◆ What is required: Answer with one number: how many lines have "which".

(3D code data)
★ ★ ★ ★

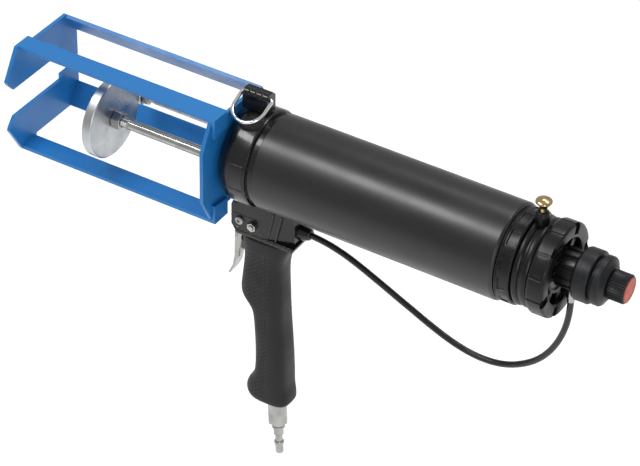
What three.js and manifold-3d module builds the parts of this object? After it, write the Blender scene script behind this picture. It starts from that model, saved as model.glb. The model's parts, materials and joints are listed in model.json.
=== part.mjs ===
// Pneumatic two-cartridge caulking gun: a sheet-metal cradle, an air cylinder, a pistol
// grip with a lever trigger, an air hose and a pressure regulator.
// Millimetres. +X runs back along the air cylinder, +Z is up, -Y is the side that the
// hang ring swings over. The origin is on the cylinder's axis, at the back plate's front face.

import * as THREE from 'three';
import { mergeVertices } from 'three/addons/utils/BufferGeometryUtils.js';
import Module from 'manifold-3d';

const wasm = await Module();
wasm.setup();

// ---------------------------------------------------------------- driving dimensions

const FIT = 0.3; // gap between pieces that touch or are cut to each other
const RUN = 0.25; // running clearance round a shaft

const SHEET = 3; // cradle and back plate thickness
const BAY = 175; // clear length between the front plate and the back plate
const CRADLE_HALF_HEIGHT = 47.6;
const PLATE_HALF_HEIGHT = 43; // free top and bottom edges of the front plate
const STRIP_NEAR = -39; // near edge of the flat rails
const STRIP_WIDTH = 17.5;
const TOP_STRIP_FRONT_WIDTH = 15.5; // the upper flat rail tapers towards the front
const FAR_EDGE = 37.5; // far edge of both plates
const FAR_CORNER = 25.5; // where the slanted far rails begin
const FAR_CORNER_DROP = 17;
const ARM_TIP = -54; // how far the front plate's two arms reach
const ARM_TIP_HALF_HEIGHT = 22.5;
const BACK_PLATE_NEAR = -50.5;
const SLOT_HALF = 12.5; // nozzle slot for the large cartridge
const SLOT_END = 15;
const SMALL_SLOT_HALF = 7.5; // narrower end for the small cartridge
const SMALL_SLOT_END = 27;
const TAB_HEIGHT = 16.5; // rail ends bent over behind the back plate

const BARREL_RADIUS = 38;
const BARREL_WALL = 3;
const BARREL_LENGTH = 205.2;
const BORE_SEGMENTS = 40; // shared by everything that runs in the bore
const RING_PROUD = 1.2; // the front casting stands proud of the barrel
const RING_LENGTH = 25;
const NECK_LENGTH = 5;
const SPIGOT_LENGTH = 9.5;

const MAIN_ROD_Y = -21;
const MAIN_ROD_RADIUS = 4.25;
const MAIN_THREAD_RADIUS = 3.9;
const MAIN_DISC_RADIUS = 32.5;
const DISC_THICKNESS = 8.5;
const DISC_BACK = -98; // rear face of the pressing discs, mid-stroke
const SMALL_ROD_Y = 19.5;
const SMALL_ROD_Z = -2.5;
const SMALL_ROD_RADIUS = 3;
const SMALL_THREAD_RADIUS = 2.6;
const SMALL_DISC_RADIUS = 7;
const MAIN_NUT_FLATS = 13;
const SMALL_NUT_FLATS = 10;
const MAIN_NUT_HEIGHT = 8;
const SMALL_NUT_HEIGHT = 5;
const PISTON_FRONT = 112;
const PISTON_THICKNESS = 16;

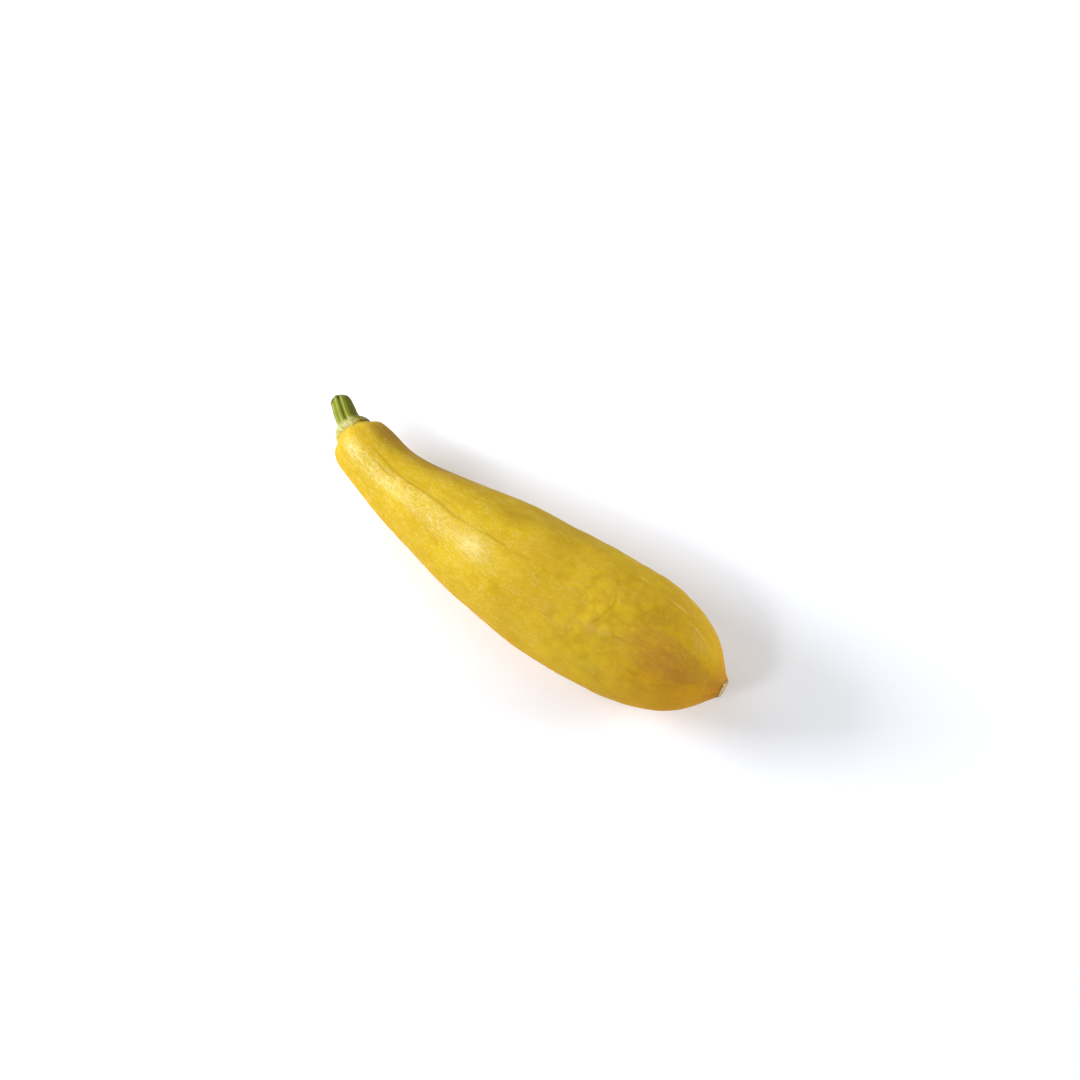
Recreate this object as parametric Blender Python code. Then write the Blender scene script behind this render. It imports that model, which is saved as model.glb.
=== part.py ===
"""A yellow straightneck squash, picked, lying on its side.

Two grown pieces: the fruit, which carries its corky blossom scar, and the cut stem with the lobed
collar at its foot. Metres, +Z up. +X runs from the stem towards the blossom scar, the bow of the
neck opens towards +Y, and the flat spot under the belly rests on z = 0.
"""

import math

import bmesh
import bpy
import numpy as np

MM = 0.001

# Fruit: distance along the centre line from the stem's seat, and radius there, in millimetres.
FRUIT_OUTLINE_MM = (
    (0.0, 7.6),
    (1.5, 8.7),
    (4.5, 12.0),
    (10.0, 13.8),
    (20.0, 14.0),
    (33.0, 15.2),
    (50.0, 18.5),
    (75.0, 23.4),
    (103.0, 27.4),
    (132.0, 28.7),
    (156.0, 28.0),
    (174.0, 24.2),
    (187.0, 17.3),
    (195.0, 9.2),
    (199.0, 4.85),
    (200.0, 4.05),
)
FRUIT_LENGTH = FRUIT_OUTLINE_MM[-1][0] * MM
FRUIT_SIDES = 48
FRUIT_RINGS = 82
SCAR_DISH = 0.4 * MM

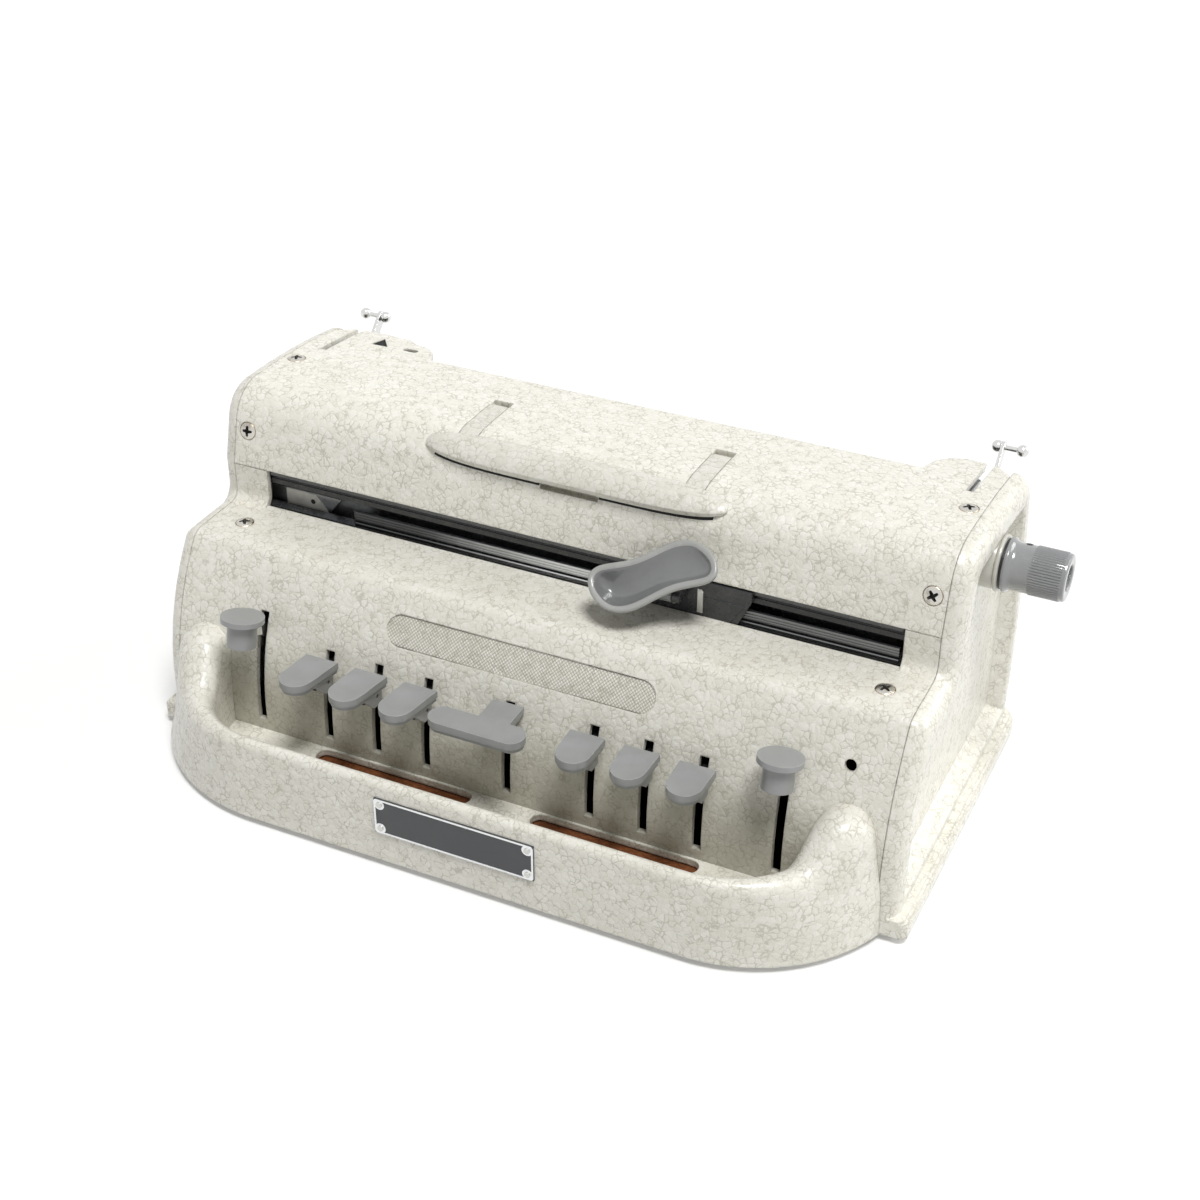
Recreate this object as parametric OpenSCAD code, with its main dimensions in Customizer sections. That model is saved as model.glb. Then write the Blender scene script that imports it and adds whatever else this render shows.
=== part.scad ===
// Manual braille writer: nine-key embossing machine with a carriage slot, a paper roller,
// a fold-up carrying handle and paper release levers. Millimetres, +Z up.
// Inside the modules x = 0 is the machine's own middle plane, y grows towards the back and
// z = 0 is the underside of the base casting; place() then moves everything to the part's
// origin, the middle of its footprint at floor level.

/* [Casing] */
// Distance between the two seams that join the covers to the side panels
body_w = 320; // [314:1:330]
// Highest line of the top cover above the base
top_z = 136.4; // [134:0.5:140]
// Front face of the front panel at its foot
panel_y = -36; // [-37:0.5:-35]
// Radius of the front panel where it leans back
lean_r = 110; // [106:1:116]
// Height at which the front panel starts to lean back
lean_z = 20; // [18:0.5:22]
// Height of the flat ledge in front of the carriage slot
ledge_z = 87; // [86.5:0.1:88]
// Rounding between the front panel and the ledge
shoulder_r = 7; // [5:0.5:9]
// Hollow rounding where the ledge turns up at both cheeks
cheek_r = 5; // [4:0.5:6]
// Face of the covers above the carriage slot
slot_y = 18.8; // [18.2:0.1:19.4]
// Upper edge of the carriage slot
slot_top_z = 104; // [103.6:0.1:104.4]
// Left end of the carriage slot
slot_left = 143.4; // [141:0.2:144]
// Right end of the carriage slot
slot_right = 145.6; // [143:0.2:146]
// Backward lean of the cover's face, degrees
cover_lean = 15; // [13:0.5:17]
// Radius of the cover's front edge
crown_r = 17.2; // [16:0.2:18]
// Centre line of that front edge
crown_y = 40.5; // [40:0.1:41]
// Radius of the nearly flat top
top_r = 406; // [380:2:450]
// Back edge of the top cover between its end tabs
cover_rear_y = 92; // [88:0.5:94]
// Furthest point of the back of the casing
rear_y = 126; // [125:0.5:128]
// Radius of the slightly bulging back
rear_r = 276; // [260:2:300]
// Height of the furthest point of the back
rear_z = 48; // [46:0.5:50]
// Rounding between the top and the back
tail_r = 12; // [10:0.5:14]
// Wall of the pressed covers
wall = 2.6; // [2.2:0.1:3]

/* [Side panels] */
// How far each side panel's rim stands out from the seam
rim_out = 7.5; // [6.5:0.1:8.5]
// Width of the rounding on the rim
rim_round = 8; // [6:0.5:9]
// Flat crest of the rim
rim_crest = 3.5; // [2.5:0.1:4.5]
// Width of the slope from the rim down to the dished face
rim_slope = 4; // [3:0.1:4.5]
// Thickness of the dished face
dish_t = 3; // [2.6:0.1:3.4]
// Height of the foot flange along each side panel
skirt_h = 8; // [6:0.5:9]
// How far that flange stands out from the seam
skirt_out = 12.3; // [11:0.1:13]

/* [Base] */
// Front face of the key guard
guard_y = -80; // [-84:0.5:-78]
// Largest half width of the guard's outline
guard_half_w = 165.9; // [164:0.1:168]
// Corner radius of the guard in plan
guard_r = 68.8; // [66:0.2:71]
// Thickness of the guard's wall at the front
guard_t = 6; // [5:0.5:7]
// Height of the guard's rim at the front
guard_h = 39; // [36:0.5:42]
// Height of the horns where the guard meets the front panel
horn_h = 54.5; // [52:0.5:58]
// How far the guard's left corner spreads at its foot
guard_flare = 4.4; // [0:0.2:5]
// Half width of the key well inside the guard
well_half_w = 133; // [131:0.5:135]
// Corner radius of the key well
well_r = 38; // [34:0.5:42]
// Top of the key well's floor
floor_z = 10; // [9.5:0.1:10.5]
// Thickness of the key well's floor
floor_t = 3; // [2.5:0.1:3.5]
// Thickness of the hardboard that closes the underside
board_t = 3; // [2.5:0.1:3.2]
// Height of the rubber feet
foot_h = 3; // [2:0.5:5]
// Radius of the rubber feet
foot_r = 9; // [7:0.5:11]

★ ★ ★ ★

◆ Solved problem: 3